- **Problem description**
Quote the listing below in its entirety.

>> Start Data for processing

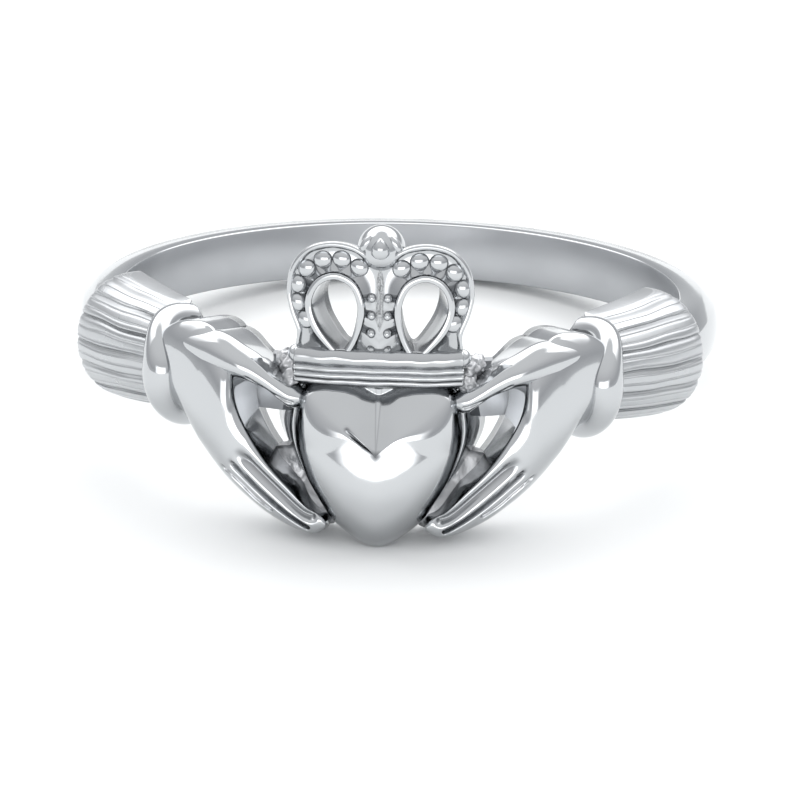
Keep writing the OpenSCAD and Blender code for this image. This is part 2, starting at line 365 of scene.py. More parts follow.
def add_node(tree, kind, inputs=None, **settings):
    """Adds a node, sets it up and links the sockets that are given as inputs."""
    node = tree.nodes.new(kind)
    for key, value in settings.items():
        setattr(node, key, value)
    for key, value in (inputs or {}).items():
        if isinstance(value, bpy.types.NodeSocket):
            tree.links.new(value, node.inputs[key])
        else:
            node.inputs[key].default_value = value
    return node


def silver(name, bright, deep, rough, deep_rough, cloud, grit_mm, grit_height_mm):
    """Sterling silver, with a darker colour mixed in by the vertex attribute: painted shade in hollows,
    creases and grooves, and the as-cast tone on the webs. The same attribute makes the silver rougher there.
    """
    found = bpy.data.materials.get(name)
    if found:
        return found
    material = bpy.data.materials.new(name)
    material.use_nodes = True
    tree = material.node_tree
    shader = tree.nodes["Principled BSDF"]
    shader.inputs["Metallic"].default_value = 1.0
    place = add_node(tree, "ShaderNodeTexCoord").outputs["Object"]
    painted_shade_and_tone = add_node(tree, "ShaderNodeAttribute", attribute_name="painted_shade_and_tone").outputs["Fac"]
    # On the polished pieces the darker colour mixed in here is painted shade
    shade = add_node(tree, "ShaderNodeMix", {"Factor": painted_shade_and_tone, "A": bright, "B": deep}, data_type="RGBA")
    tree.links.new(shade.outputs[2], shader.inputs["Base Color"])
    # Handling marks cloud the polish, and drift over about 1.5 mm
    marks_mm = 1.5
    marks = add_node(tree, "ShaderNodeTexNoise", {"Vector": place, "Scale": 1000 / marks_mm, "Detail": 3.0})
    polish = add_node(tree, "ShaderNodeMapRange", {
        "Value": marks.outputs["Fac"], "From Min": 0.35, "From Max": 0.65, "To Min": rough,
        "To Max": rough + cloud})
    dull = add_node(tree, "ShaderNodeMix", {"Factor": painted_shade_and_tone, "A": polish.outputs["Result"], "B": deep_rough})
    tree.links.new(dull.outputs[0], shader.inputs["Roughness"])
    grit = add_node(tree, "ShaderNodeTexNoise", {
        "Vector": place, "Scale": 1000 / grit_mm, "Detail": 4.0, "Roughness": 0.6})
    bump = add_node(tree, "ShaderNodeBump", {
        "Height": grit.outputs["Fac"], "Distance": grit_height_mm / 1000})
    tree.links.new(bump.outputs["Normal"], shader.inputs["Normal"])
    return material


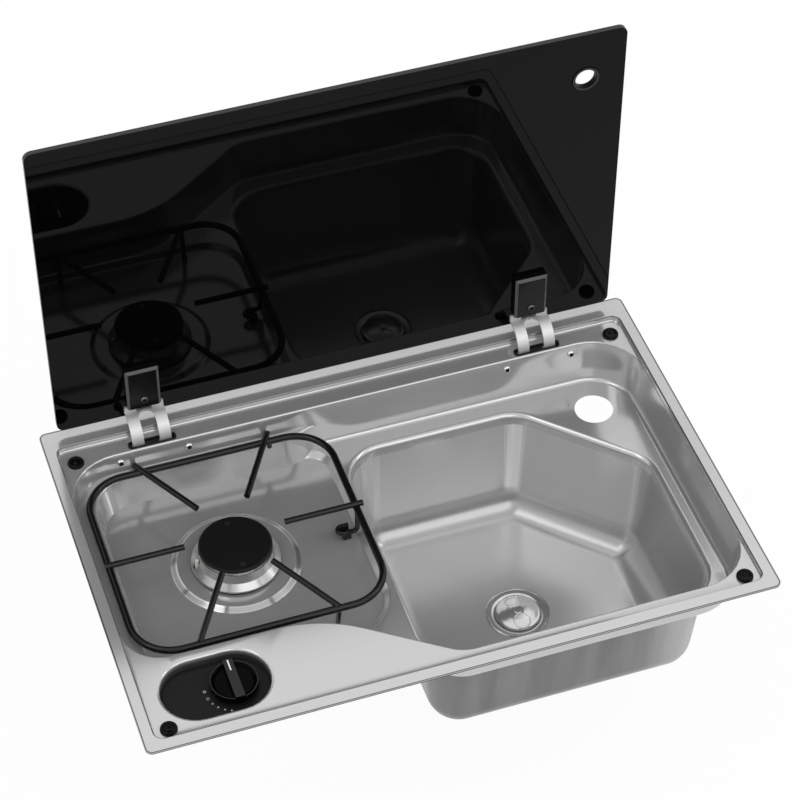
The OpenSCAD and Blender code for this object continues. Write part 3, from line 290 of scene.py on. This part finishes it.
def tray_steel():
    """The pressed sheet, with painted shade on the outer face of its sheared edge, on the band inside
    that edge, in its creases, on the slope of the burner's ring and low in the knob's recess.
    """
    bend_in, edge_in = -1.6, -0.35
    cut_top, crease_top, crease_foot, recess_mid = -0.9, -0.2, -1.3, -10
    ring_top_r, ring_foot_r = 57.2, 61.2
    paint, colour, gloss, fine = sheet_steel("steel_tray", 0.53, 0.15, 0.016)
    x, y, z = paint.place()
    out = rim_distance(x, y)
    edge = out.past(edge_in, 0.2)
    bend = (out.past(bend_in, 0.3) - edge) * 0.8
    lip_shade = edge * z.until(cut_top, 0.2)
    crease_shade = (z.until(crease_top, 0.2) - z.until(crease_foot, 0.6)) * 0.75
    r = length(x - BURNER[0], y - BURNER[1])
    front = (BURNER[1] - y).past(40, 40)
    ring = (r.past(ring_top_r, 1.2) - r.past(ring_foot_r, 1.2)) * (1 - front * 0.75) * 0.5
    recess = z.until(recess_mid, 5) * x.until(RECESS_RIGHT, 2) * y.until(RECESS_BACK, 2) * 0.85
    # painted shade: the lip's outer face, the band inside the rim's edge, the creases of the step, the
    # ring's slope (less at its front) and the low part of the knob's recess
    dark = larger(bend, lip_shade, crease_shade, ring, recess)
    return paint.done(paint.mixed(colour, grey(0.02), dark), gloss, 0.62, fine, *SHEET_BUMP)


def bowl_steel():
    """The drawn bowl: satin inside, with painted highlights and painted shade by the direction its walls
    and bends face, and darker and rougher outside, with a painted highlight before its right bend.
    """
    paint, colour, gloss, fine = sheet_steel("steel_bowl", 0.57, 0.22, 0.007)
    x, y, z = paint.place()
    nx, ny, nz = paint.facing()
    west, south = -nx, -ny
    # inside, painted highlights on a corner bend that faces the front and on the left wall, and painted
    # shade on the right wall and the bend to the floor, by the direction that they face
    upright = abs(nz).until(0.3, 0.2)
    corner = south.past(0.5, 0.2) * (west.past(0.14, 0.14) - west.past(0.56, 0.12))
    left_wall_highlight = nx.past(0.5, 0.3) * 0.45
    right_wall_shade = upright * west.past(0.85, 0.1) * 0.4
    fillet_shade = (nz.past(0.45, 0.3) - nz.past(0.95, 0.08)) * south.past(0.2, 0.3) * 0.42
    colour = paint.mixed(colour, grey(0.95), upright * larger(corner, left_wall_highlight) * 0.8)
    colour = paint.mixed(colour, grey(0.20), larger(right_wall_shade, fillet_shade))
    # outside, streaks down the wall and a painted highlight before its right bend
    highlight_from, highlight_to = 508, 548
    outward = (x - BOWL_MID[0]) * nx + (y - BOWL_MID[1]) * ny + (z - BOWL_MID[2]) * nz
    outside = outward.past(0, 2)
    streaks = paint.grain(60, (1, 1, 0.04), 2.0).ramp(0, 1, 0.3, 0.7)
    painted_highlight = x.past(highlight_from, 40) - x.past(highlight_to, 12)
    outside_colour = paint.mixed(grey(0.14), grey(0.42), (streaks + painted_highlight * 3.6) * 0.2)
    return paint.done(paint.mixed(colour, outside_colour, outside), gloss + outside * 0.06, 0.55, fine, *SHEET_BUMP)


def arm_shade_mask(place, facing):
    """Clear of the painted shade on the barrel that turns on the pin under the sheet."""
    shade_r = 6.8
    return length(place[1] - PIN[0], place[2] - PIN[1]).past(shade_r, 0.4)


def bevel_highlight_mask(place, facing):
    """The slanting edges of a hinge cover, where a highlight is painted."""
    front = abs(facing[1])
    return front.past(0.45, 0.2) - front.past(0.9, 0.1)


def flange_highlight_mask(place, facing):
    """The flat faces of the finger ring, where a highlight is painted."""
    return abs(facing[1]).past(0.9, 0.1)


def pane_edge_mask(place, facing):
    """The ground edges of the glass."""
    return abs(facing[1]).until(0.6, 0.3)


def knob_highlight_mask(place, facing):
    """The dull top of the grip, painted lighter where it faces up, and a painted highlight on the dish's
    rim.
    """
    x, y, z = place
    grip_above = -5.5
    crest_in, crest_out = KNOB_R - 1.7, KNOB_R - 0.6
    grip = z.past(grip_above, 0.2) * facing[2].past(0.6, 0.1)
    r = length(x - KNOB[0], y - KNOB[1])
    crest_highlight = r.past(crest_in, 0.4) - r.past(crest_out, 0.4)
    return larger(grip, crest_highlight * 0.9)


def skirt_shadow_mask(place, facing):
    """Above the painted shadow line at the foot of the burner's skirt."""
    shadow_line_h = 1.3
    return place[2].past(SKIRT_FOOT + shadow_line_h, 0.4)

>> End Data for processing

- **Answer for this exercise**
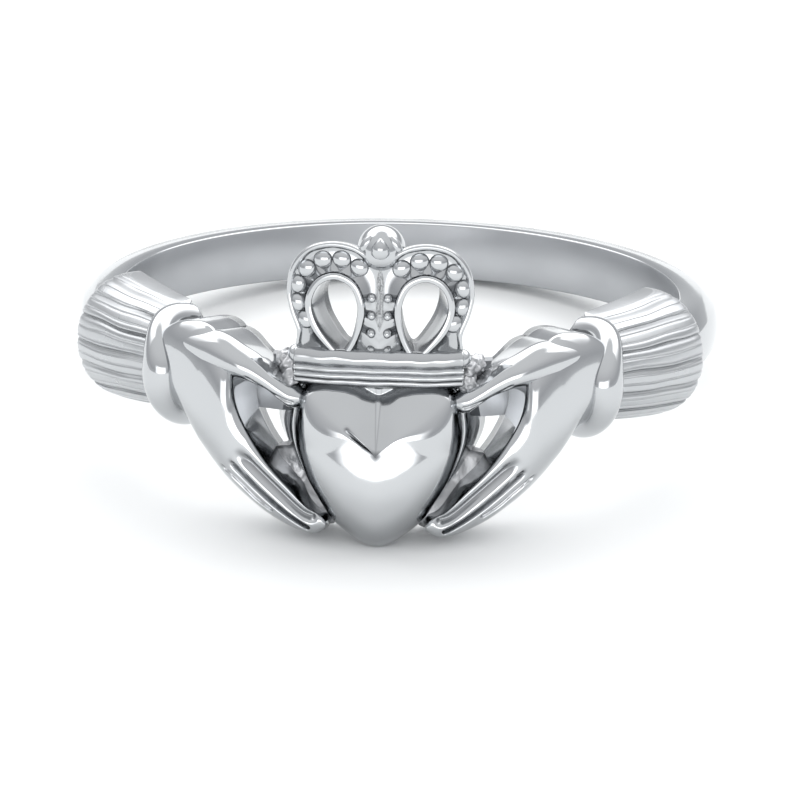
Keep writing the OpenSCAD and Blender code for this image. This is part 2, starting at line 365 of scene.py. More parts follow.
def add_node(tree, kind, inputs=None, **settings):
    """Adds a node, sets it up and links the sockets that are given as inputs."""
    node = tree.nodes.new(kind)
    for key, value in settings.items():
        setattr(node, key, value)
    for key, value in (inputs or {}).items():
        if isinstance(value, bpy.types.NodeSocket):
            tree.links.new(value, node.inputs[key])
        else:
            node.inputs[key].default_value = value
    return node


def silver(name, bright, deep, rough, deep_rough, cloud, grit_mm, grit_height_mm):
    """Sterling silver, with a darker colour mixed in by the vertex attribute: painted shade in hollows,
    creases and grooves, and the as-cast tone on the webs. The same attribute makes the silver rougher there.
    """
    found = bpy.data.materials.get(name)
    if found:
        return found
    material = bpy.data.materials.new(name)
    material.use_nodes = True
    tree = material.node_tree
    shader = tree.nodes["Principled BSDF"]
    shader.inputs["Metallic"].default_value = 1.0
    place = add_node(tree, "ShaderNodeTexCoord").outputs["Object"]
    painted_shade_and_tone = add_node(tree, "ShaderNodeAttribute", attribute_name="painted_shade_and_tone").outputs["Fac"]
    # On the polished pieces the darker colour mixed in here is painted shade
    shade = add_node(tree, "ShaderNodeMix", {"Factor": painted_shade_and_tone, "A": bright, "B": deep}, data_type="RGBA")
    tree.links.new(shade.outputs[2], shader.inputs["Base Color"])
    # Handling marks cloud the polish, and drift over about 1.5 mm
    marks_mm = 1.5
    marks = add_node(tree, "ShaderNodeTexNoise", {"Vector": place, "Scale": 1000 / marks_mm, "Detail": 3.0})
    polish = add_node(tree, "ShaderNodeMapRange", {
        "Value": marks.outputs["Fac"], "From Min": 0.35, "From Max": 0.65, "To Min": rough,
        "To Max": rough + cloud})
    dull = add_node(tree, "ShaderNodeMix", {"Factor": painted_shade_and_tone, "A": polish.outputs["Result"], "B": deep_rough})
    tree.links.new(dull.outputs[0], shader.inputs["Roughness"])
    grit = add_node(tree, "ShaderNodeTexNoise", {
        "Vector": place, "Scale": 1000 / grit_mm, "Detail": 4.0, "Roughness": 0.6})
    bump = add_node(tree, "ShaderNodeBump", {
        "Height": grit.outputs["Fac"], "Distance": grit_height_mm / 1000})
    tree.links.new(bump.outputs["Normal"], shader.inputs["Normal"])
    return material


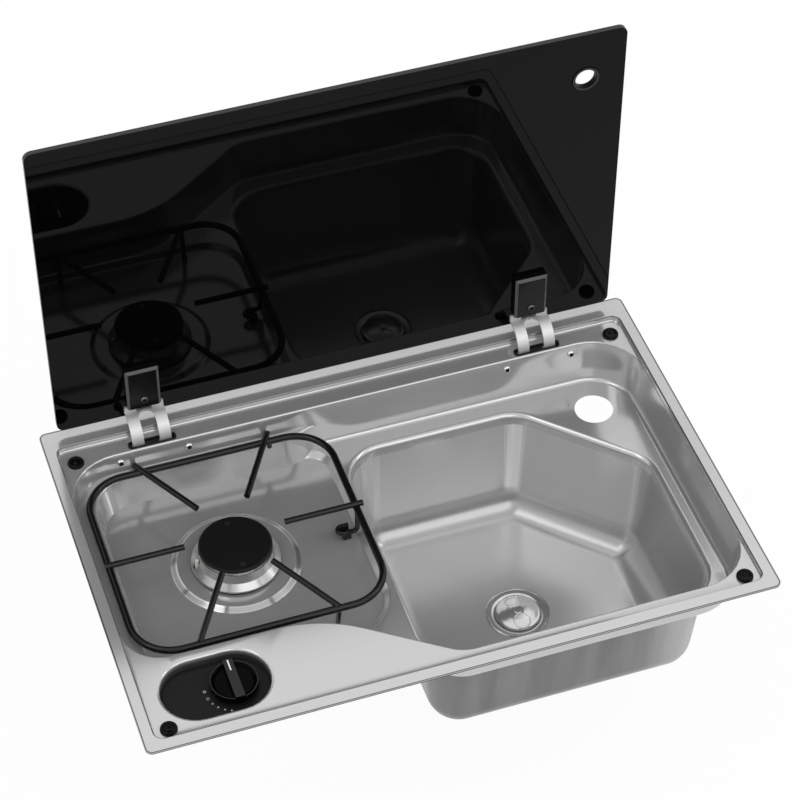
The OpenSCAD and Blender code for this object continues. Write part 3, from line 290 of scene.py on. This part finishes it.
def tray_steel():
    """The pressed sheet, with painted shade on the outer face of its sheared edge, on the band inside
    that edge, in its creases, on the slope of the burner's ring and low in the knob's recess.
    """
    bend_in, edge_in = -1.6, -0.35
    cut_top, crease_top, crease_foot, recess_mid = -0.9, -0.2, -1.3, -10
    ring_top_r, ring_foot_r = 57.2, 61.2
    paint, colour, gloss, fine = sheet_steel("steel_tray", 0.53, 0.15, 0.016)
    x, y, z = paint.place()
    out = rim_distance(x, y)
    edge = out.past(edge_in, 0.2)
    bend = (out.past(bend_in, 0.3) - edge) * 0.8
    lip_shade = edge * z.until(cut_top, 0.2)
    crease_shade = (z.until(crease_top, 0.2) - z.until(crease_foot, 0.6)) * 0.75
    r = length(x - BURNER[0], y - BURNER[1])
    front = (BURNER[1] - y).past(40, 40)
    ring = (r.past(ring_top_r, 1.2) - r.past(ring_foot_r, 1.2)) * (1 - front * 0.75) * 0.5
    recess = z.until(recess_mid, 5) * x.until(RECESS_RIGHT, 2) * y.until(RECESS_BACK, 2) * 0.85
    # painted shade: the lip's outer face, the band inside the rim's edge, the creases of the step, the
    # ring's slope (less at its front) and the low part of the knob's recess
    dark = larger(bend, lip_shade, crease_shade, ring, recess)
    return paint.done(paint.mixed(colour, grey(0.02), dark), gloss, 0.62, fine, *SHEET_BUMP)


def bowl_steel():
    """The drawn bowl: satin inside, with painted highlights and painted shade by the direction its walls
    and bends face, and darker and rougher outside, with a painted highlight before its right bend.
    """
    paint, colour, gloss, fine = sheet_steel("steel_bowl", 0.57, 0.22, 0.007)
    x, y, z = paint.place()
    nx, ny, nz = paint.facing()
    west, south = -nx, -ny
    # inside, painted highlights on a corner bend that faces the front and on the left wall, and painted
    # shade on the right wall and the bend to the floor, by the direction that they face
    upright = abs(nz).until(0.3, 0.2)
    corner = south.past(0.5, 0.2) * (west.past(0.14, 0.14) - west.past(0.56, 0.12))
    left_wall_highlight = nx.past(0.5, 0.3) * 0.45
    right_wall_shade = upright * west.past(0.85, 0.1) * 0.4
    fillet_shade = (nz.past(0.45, 0.3) - nz.past(0.95, 0.08)) * south.past(0.2, 0.3) * 0.42
    colour = paint.mixed(colour, grey(0.95), upright * larger(corner, left_wall_highlight) * 0.8)
    colour = paint.mixed(colour, grey(0.20), larger(right_wall_shade, fillet_shade))
    # outside, streaks down the wall and a painted highlight before its right bend
    highlight_from, highlight_to = 508, 548
    outward = (x - BOWL_MID[0]) * nx + (y - BOWL_MID[1]) * ny + (z - BOWL_MID[2]) * nz
    outside = outward.past(0, 2)
    streaks = paint.grain(60, (1, 1, 0.04), 2.0).ramp(0, 1, 0.3, 0.7)
    painted_highlight = x.past(highlight_from, 40) - x.past(highlight_to, 12)
    outside_colour = paint.mixed(grey(0.14), grey(0.42), (streaks + painted_highlight * 3.6) * 0.2)
    return paint.done(paint.mixed(colour, outside_colour, outside), gloss + outside * 0.06, 0.55, fine, *SHEET_BUMP)


def arm_shade_mask(place, facing):
    """Clear of the painted shade on the barrel that turns on the pin under the sheet."""
    shade_r = 6.8
    return length(place[1] - PIN[0], place[2] - PIN[1]).past(shade_r, 0.4)


def bevel_highlight_mask(place, facing):
    """The slanting edges of a hinge cover, where a highlight is painted."""
    front = abs(facing[1])
    return front.past(0.45, 0.2) - front.past(0.9, 0.1)


def flange_highlight_mask(place, facing):
    """The flat faces of the finger ring, where a highlight is painted."""
    return abs(facing[1]).past(0.9, 0.1)


def pane_edge_mask(place, facing):
    """The ground edges of the glass."""
    return abs(facing[1]).until(0.6, 0.3)


def knob_highlight_mask(place, facing):
    """The dull top of the grip, painted lighter where it faces up, and a painted highlight on the dish's
    rim.
    """
    x, y, z = place
    grip_above = -5.5
    crest_in, crest_out = KNOB_R - 1.7, KNOB_R - 0.6
    grip = z.past(grip_above, 0.2) * facing[2].past(0.6, 0.1)
    r = length(x - KNOB[0], y - KNOB[1])
    crest_highlight = r.past(crest_in, 0.4) - r.past(crest_out, 0.4)
    return larger(grip, crest_highlight * 0.9)


def skirt_shadow_mask(place, facing):
    """Above the painted shadow line at the foot of the burner's skirt."""
    shadow_line_h = 1.3
    return place[2].past(SKIRT_FOOT + shadow_line_h, 0.4)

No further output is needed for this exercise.